Job:
Each line from the start of the data below through the one containing "along the wall." must be reproduced exactly.

-- Begin --

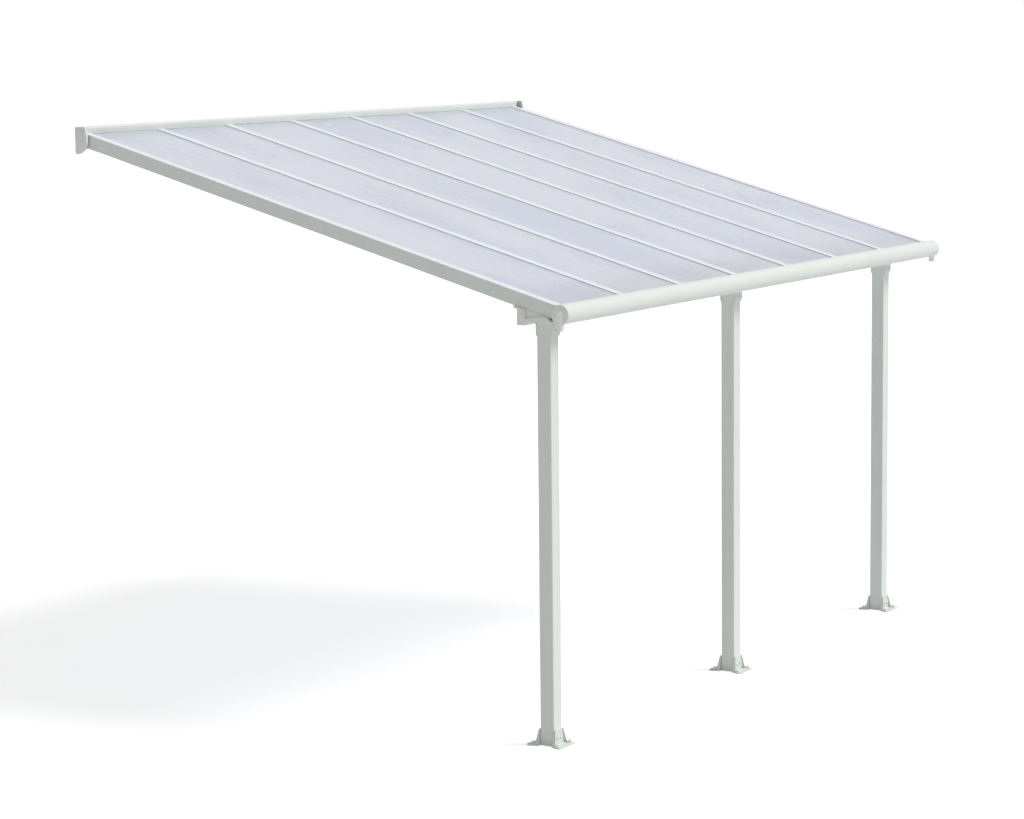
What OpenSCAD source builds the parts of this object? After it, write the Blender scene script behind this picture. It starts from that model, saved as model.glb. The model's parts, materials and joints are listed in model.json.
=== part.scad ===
// Attached patio cover: an aluminium frame on three posts, with a roof of twin-wall sheets.
// Millimetres, +Z up. The origin is on the wall, at the centre of the wall header's back face.
// The cover reaches out along -Y, and +X runs to the right along the wall.

/* [Overall] */
// Length of the roof along the wall, over the outer faces of the side rafters
roof_length = 4250; // [3200:10:5200]
// Level distance from the wall to the front edge of the roof sheets
roof_reach = 2870; // [2000:10:3600]
// Slope of the roof, in degrees
roof_pitch = 15.2; // [8:0.1:20]
// Height of the wall header's centre above the ground
header_height = 2869; // [2600:1:3200]

/* [Roof sheets and rafters] */
// Thickness of a twin-wall roof sheet
sheet_t = 8; // [6:1:10]
// Thickness of each skin of a sheet
skin_t = 0.8; // [0.5:0.1:1.2]
// Distance between the webs of a sheet
flute_pitch = 11; // [10:0.5:30]
// Thickness of a web of a sheet
web_t = 0.8; // [0.5:0.1:1.2]
// Depth of a rafter, square to the slope, from the top of its cover strip
rafter_h = 68; // [50:1:90]
// Width of the box of a middle rafter
rafter_w = 30; // [20:1:40]
// Wall of the rafter extrusions
rafter_wall = 2; // [1.5:0.1:3]
// Width of a cover strip
strip_w = 54; // [44:1:64]
// Thickness of a cover strip's top
strip_t = 2.5; // [1.5:0.1:3]
// How far a cover strip stands above the sheets
strip_rise = 5; // [4:0.5:8]
// Distance from the outer face of a side rafter to the middle of its cover strip
side_inset = 32; // [29:1:40]

/* [Wall header] */
// Height of the wall header
header_h = 140; // [130:1:180]
// Depth of the wall header, out from the wall
header_d = 68; // [60:1:90]
// Length of an end cap of the wall header
header_cap_len = 28; // [15:1:35]
// Wall of the header and gutter extrusions
shell_t = 2.5; // [2:0.1:3.5]
// Height of the roof line at the wall, above the centre of the header
roof_line_rise = 46.5; // [44:0.5:50]
// Diameter of the wall fixing holes
wall_hole_d = 9; // [6:0.5:12]
// Height of the wall fixing holes above the centre of the header
wall_hole_z = 12; // [8:1:16]

/* [Front gutter] */
// Outer radius of the round gutter
gutter_r = 48.5; // [42:0.5:55]
// Length of an end cap of the gutter
gutter_cap_len = 16; // [12:1:30]
// Radius of the outer edge of a gutter end cap
cap_edge_r = 4; // [2:0.5:6]
// Depth of the box behind the gutter, which carries the rafters
beam_d = 43; // [35:1:55]
// Wall of the end caps and the spouts
cap_wall = 3; // [2:0.5:4]
// Outer diameter of a water spout
spout_d = 38; // [30:1:40]
// How far the middle of a spout lies behind the face of the gutter's end cap
spout_inset = 4; // [0:0.5:8]
// Height of the middle of a spout's dome above the middle of the gutter
spout_rise = 4; // [0:0.5:10]
// How far a spout's mouth lies below the middle of the gutter
spout_drop = 78; // [74:1:120]
// Depth of the socket in a spout's mouth, up to the shoulder that stops the pipe in it
socket_len = 22; // [15:1:24]

/* [Posts] */
// Side of a square post
post_w = 76; // [60:1:90]
// Wall of a post
post_wall = 2.5; // [2:0.1:4]
// Outer corner radius of a post
post_corner_r = 5; // [3:0.5:8]
// Distance from the left end of the roof to the middle of the left post
left_post_inset = 70; // [60:1:200]
// Distance from the right end of the roof to the middle of the right post
right_post_inset = 448; // [60:1:700]
// Distance from the roof's front edge back to the middle of the posts
post_setback = 90; // [85:1:110]
// Thickness of a post head over the top of its post
head_t = 5; // [4:0.5:8]
// How far the front cheek of a post head stands out from the post
front_cheek = 12; // [8:0.5:16]
// How far the rear cheek of a post head stands out from the post
rear_cheek = 7; // [4:0.5:12]
// Height of the cheeks of a post head
cheek_h = 60; // [45:1:80]

/* [Foot brackets] */
// Length of a foot bracket along the wall
foot_len = 154; // [140:1:200]
// Depth of a foot bracket, out from the post
foot_depth = 60; // [52:1:80]
// Height of a foot bracket
foot_h = 80; // [60:1:110]
// Thickness of the base and the upright plate of a foot bracket
foot_t = 6; // [4:0.5:10]
// How much wider than the post the upright plate is at the ground, on each side
foot_flare = 23; // [10:1:30]
// Diameter of the anchor holes in the feet
anchor_hole_d = 10; // [8:0.5:14]
// Distance from the end of a foot bracket to the middle of its anchor hole
anchor_inset = 19; // [16:1:24]
// Distance from the post's face out to the middle of an anchor hole
anchor_reach = 32; // [28:1:40]

/* [Hidden] */
$fn = 48;
round_fn = 96;
cut = 1; // how far a cut runs past the face it opens

white = "#e9ebe8";
pale_grey = "#d6dad6";
sheet_tint = "#dfe1ee";

bays = 7;
half_length = roof_length / 2;
bay_w = (roof_length - 2 * side_inset) / bays;
ground_z = -header_height;
roof_front_z = roof_line_rise - roof_reach * tan(roof_pitch);
slope_len = roof_reach / cos(roof_pitch);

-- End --

The completed task:
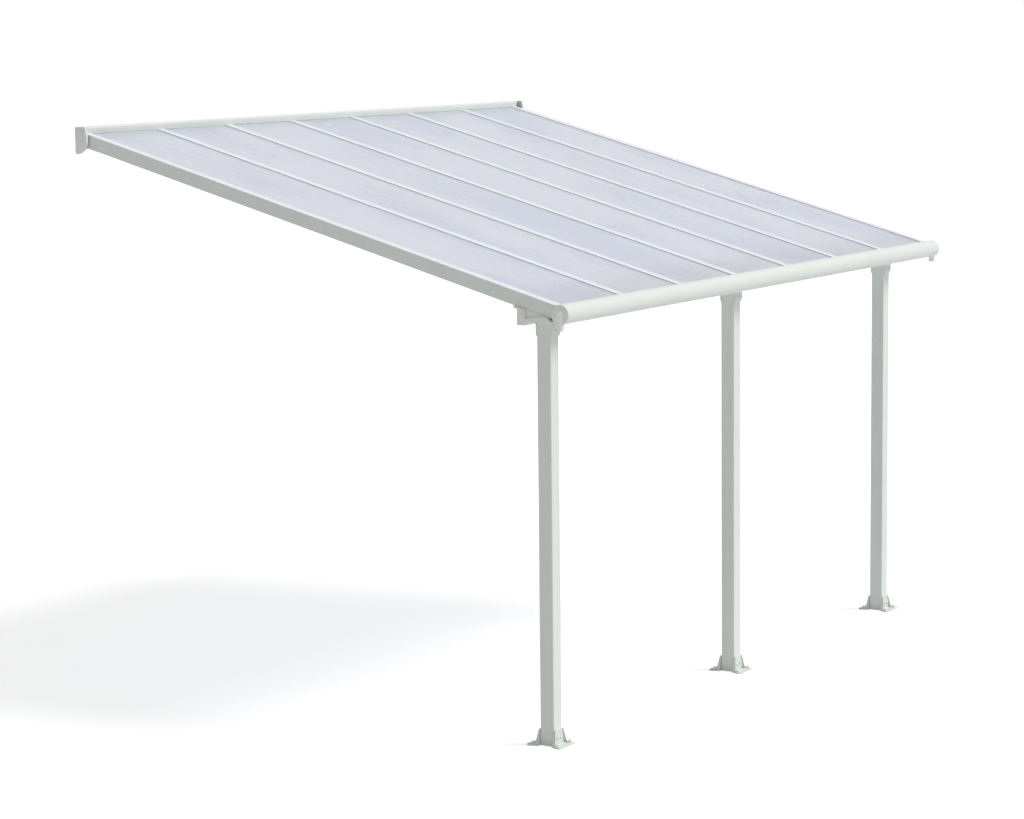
What OpenSCAD source builds the parts of this object? After it, write the Blender scene script behind this picture. It starts from that model, saved as model.glb. The model's parts, materials and joints are listed in model.json.
=== part.scad ===
// Attached patio cover: an aluminium frame on three posts, with a roof of twin-wall sheets.
// Millimetres, +Z up. The origin is on the wall, at the centre of the wall header's back face.
// The cover reaches out along -Y, and +X runs to the right along the wall.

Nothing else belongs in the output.